▶ _SHORT PROBLEM_: Everything in the listing should be restated word for word.

--

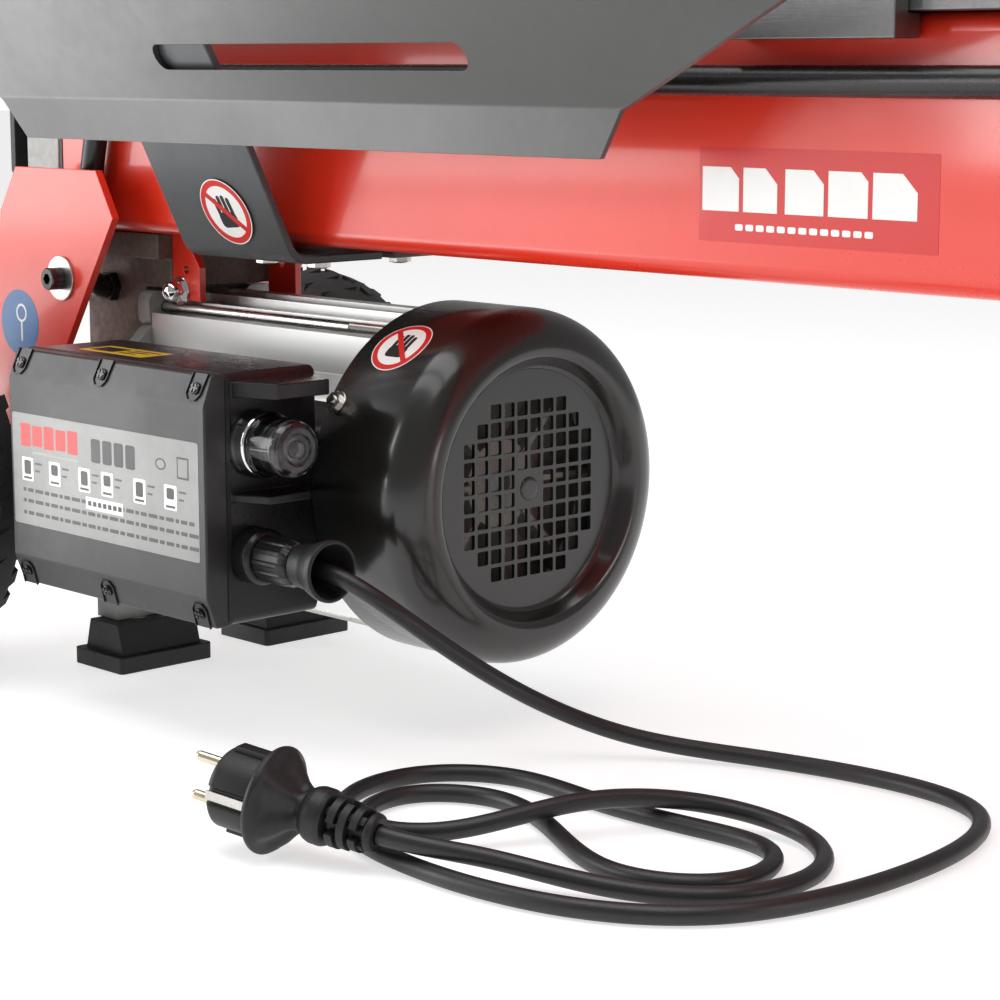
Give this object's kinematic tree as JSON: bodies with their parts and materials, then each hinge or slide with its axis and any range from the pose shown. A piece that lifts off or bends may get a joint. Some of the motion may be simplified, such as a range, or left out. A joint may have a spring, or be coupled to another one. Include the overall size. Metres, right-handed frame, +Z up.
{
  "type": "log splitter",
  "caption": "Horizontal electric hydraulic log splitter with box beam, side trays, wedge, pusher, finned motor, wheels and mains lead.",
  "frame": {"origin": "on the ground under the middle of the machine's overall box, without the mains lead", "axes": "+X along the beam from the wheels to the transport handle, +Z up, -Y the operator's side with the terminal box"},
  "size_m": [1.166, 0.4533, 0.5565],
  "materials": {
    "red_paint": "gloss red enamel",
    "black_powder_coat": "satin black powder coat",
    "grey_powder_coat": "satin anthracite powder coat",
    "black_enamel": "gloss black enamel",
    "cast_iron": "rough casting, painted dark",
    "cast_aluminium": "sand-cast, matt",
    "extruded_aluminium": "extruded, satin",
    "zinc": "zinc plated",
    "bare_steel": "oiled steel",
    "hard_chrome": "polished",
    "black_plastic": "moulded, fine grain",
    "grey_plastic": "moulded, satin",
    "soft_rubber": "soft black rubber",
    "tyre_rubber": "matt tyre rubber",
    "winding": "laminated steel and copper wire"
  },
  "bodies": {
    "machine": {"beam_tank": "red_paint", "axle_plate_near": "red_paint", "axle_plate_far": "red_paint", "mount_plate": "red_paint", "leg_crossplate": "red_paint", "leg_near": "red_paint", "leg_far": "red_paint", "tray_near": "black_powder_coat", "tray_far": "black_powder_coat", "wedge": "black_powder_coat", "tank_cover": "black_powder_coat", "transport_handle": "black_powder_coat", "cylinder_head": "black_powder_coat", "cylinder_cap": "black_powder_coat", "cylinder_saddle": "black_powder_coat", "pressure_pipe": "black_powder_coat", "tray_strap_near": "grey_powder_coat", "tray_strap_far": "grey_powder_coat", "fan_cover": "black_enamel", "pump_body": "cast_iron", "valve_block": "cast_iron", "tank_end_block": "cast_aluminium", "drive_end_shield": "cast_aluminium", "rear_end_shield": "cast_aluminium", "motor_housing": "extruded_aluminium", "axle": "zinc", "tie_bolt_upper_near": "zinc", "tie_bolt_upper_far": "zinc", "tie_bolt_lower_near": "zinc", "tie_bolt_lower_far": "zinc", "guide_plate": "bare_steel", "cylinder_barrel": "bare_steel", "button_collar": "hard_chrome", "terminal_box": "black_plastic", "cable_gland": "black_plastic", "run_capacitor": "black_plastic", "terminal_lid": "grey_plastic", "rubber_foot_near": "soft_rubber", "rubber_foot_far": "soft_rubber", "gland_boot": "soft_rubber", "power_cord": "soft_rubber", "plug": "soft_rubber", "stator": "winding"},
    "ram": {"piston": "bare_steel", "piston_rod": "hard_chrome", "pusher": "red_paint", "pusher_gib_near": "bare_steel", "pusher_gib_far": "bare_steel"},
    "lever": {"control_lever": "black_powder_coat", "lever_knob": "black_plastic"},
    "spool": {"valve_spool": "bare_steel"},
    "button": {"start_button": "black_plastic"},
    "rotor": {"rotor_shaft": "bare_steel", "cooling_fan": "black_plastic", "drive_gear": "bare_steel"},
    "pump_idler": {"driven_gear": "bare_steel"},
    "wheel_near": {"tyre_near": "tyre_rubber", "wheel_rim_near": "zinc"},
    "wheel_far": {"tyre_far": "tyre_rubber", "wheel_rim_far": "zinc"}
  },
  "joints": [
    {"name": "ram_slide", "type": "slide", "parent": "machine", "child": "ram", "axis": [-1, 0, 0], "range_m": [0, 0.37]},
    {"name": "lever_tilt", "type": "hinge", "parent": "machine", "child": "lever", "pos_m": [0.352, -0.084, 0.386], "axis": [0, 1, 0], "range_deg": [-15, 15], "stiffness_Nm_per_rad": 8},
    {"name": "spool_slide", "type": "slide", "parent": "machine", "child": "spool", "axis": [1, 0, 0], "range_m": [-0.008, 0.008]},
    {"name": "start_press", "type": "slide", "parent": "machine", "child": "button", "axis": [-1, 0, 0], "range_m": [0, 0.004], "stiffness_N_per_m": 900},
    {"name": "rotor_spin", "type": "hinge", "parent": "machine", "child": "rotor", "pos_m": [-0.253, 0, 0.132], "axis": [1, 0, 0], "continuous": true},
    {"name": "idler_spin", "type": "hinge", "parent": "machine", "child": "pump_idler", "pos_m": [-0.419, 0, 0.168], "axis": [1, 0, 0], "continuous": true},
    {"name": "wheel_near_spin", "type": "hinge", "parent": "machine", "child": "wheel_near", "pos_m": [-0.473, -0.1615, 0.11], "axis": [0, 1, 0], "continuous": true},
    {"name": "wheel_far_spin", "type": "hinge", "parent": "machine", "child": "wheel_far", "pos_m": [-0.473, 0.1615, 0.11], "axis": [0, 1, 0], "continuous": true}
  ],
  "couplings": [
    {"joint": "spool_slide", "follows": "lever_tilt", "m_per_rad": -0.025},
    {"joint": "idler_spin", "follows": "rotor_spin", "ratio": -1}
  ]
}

--

▶ _ANSWER FOR THE TASK_:
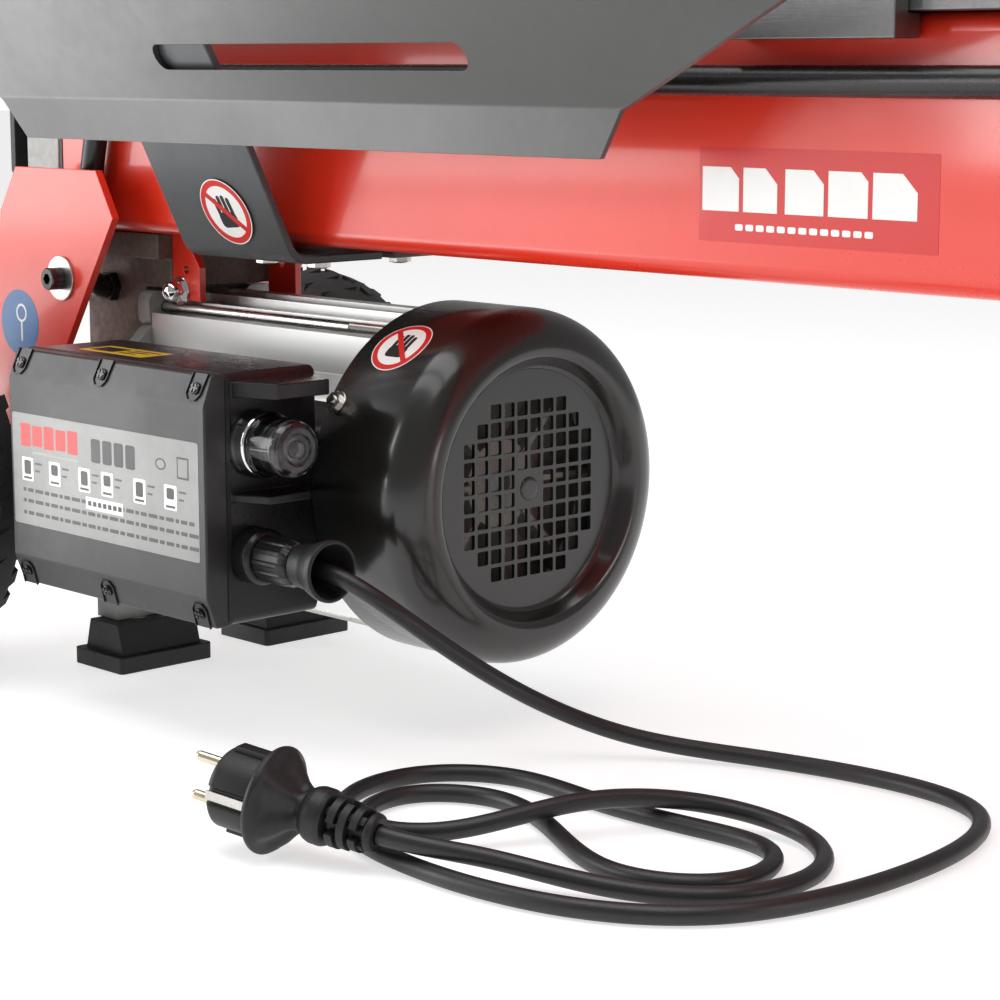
Give this object's kinematic tree as JSON: bodies with their parts and materials, then each hinge or slide with its axis and any range from the pose shown. A piece that lifts off or bends may get a joint. Some of the motion may be simplified, such as a range, or left out. A joint may have a spring, or be coupled to another one. Include the overall size. Metres, right-handed frame, +Z up.
{
  "type": "log splitter",
  "caption": "Horizontal electric hydraulic log splitter with box beam, side trays, wedge, pusher, finned motor, wheels and mains lead.",
  "frame": {"origin": "on the ground under the middle of the machine's overall box, without the mains lead", "axes": "+X along the beam from the wheels to the transport handle, +Z up, -Y the operator's side with the terminal box"},
  "size_m": [1.166, 0.4533, 0.5565],
  "materials": {
    "red_paint": "gloss red enamel",
    "black_powder_coat": "satin black powder coat",
    "grey_powder_coat": "satin anthracite powder coat",
    "black_enamel": "gloss black enamel",
    "cast_iron": "rough casting, painted dark",
    "cast_aluminium": "sand-cast, matt",
    "extruded_aluminium": "extruded, satin",
    "zinc": "zinc plated",
    "bare_steel": "oiled steel",
    "hard_chrome": "polished",
    "black_plastic": "moulded, fine grain",
    "grey_plastic": "moulded, satin",
    "soft_rubber": "soft black rubber",
    "tyre_rubber": "matt tyre rubber",
    "winding": "laminated steel and copper wire"
  },
  "bodies": {
    "machine": {"beam_tank": "red_paint", "axle_plate_near": "red_paint", "axle_plate_far": "red_paint", "mount_plate": "red_paint", "leg_crossplate": "red_paint", "leg_near": "red_paint", "leg_far": "red_paint", "tray_near": "black_powder_coat", "tray_far": "black_powder_coat", "wedge": "black_powder_coat", "tank_cover": "black_powder_coat", "transport_handle": "black_powder_coat", "cylinder_head": "black_powder_coat", "cylinder_cap": "black_powder_coat", "cylinder_saddle": "black_powder_coat", "pressure_pipe": "black_powder_coat", "tray_strap_near": "grey_powder_coat", "tray_strap_far": "grey_powder_coat", "fan_cover": "black_enamel", "pump_body": "cast_iron", "valve_block": "cast_iron", "tank_end_block": "cast_aluminium", "drive_end_shield": "cast_aluminium", "rear_end_shield": "cast_aluminium", "motor_housing": "extruded_aluminium", "axle": "zinc", "tie_bolt_upper_near": "zinc", "tie_bolt_upper_far": "zinc", "tie_bolt_lower_near": "zinc", "tie_bolt_lower_far": "zinc", "guide_plate": "bare_steel", "cylinder_barrel": "bare_steel", "button_collar": "hard_chrome", "terminal_box": "black_plastic", "cable_gland": "black_plastic", "run_capacitor": "black_plastic", "terminal_lid": "grey_plastic", "rubber_foot_near": "soft_rubber", "rubber_foot_far": "soft_rubber", "gland_boot": "soft_rubber", "power_cord": "soft_rubber", "plug": "soft_rubber", "stator": "winding"},
    "ram": {"piston": "bare_steel", "piston_rod": "hard_chrome", "pusher": "red_paint", "pusher_gib_near": "bare_steel", "pusher_gib_far": "bare_steel"},
    "lever": {"control_lever": "black_powder_coat", "lever_knob": "black_plastic"},
    "spool": {"valve_spool": "bare_steel"},
    "button": {"start_button": "black_plastic"},
    "rotor": {"rotor_shaft": "bare_steel", "cooling_fan": "black_plastic", "drive_gear": "bare_steel"},
    "pump_idler": {"driven_gear": "bare_steel"},
    "wheel_near": {"tyre_near": "tyre_rubber", "wheel_rim_near": "zinc"},
    "wheel_far": {"tyre_far": "tyre_rubber", "wheel_rim_far": "zinc"}
  },
  "joints": [
    {"name": "ram_slide", "type": "slide", "parent": "machine", "child": "ram", "axis": [-1, 0, 0], "range_m": [0, 0.37]},
    {"name": "lever_tilt", "type": "hinge", "parent": "machine", "child": "lever", "pos_m": [0.352, -0.084, 0.386], "axis": [0, 1, 0], "range_deg": [-15, 15], "stiffness_Nm_per_rad": 8},
    {"name": "spool_slide", "type": "slide", "parent": "machine", "child": "spool", "axis": [1, 0, 0], "range_m": [-0.008, 0.008]},
    {"name": "start_press", "type": "slide", "parent": "machine", "child": "button", "axis": [-1, 0, 0], "range_m": [0, 0.004], "stiffness_N_per_m": 900},
    {"name": "rotor_spin", "type": "hinge", "parent": "machine", "child": "rotor", "pos_m": [-0.253, 0, 0.132], "axis": [1, 0, 0], "continuous": true},
    {"name": "idler_spin", "type": "hinge", "parent": "machine", "child": "pump_idler", "pos_m": [-0.419, 0, 0.168], "axis": [1, 0, 0], "continuous": true},
    {"name": "wheel_near_spin", "type": "hinge", "parent": "machine", "child": "wheel_near", "pos_m": [-0.473, -0.1615, 0.11], "axis": [0, 1, 0], "continuous": true},
    {"name": "wheel_far_spin", "type": "hinge", "parent": "machine", "child": "wheel_far", "pos_m": [-0.473, 0.1615, 0.11], "axis": [0, 1, 0], "continuous": true}
  ],
  "couplings": [
    {"joint": "spool_slide", "follows": "lever_tilt", "m_per_rad": -0.025},
    {"joint": "idler_spin", "follows": "rotor_spin", "ratio": -1}
  ]
}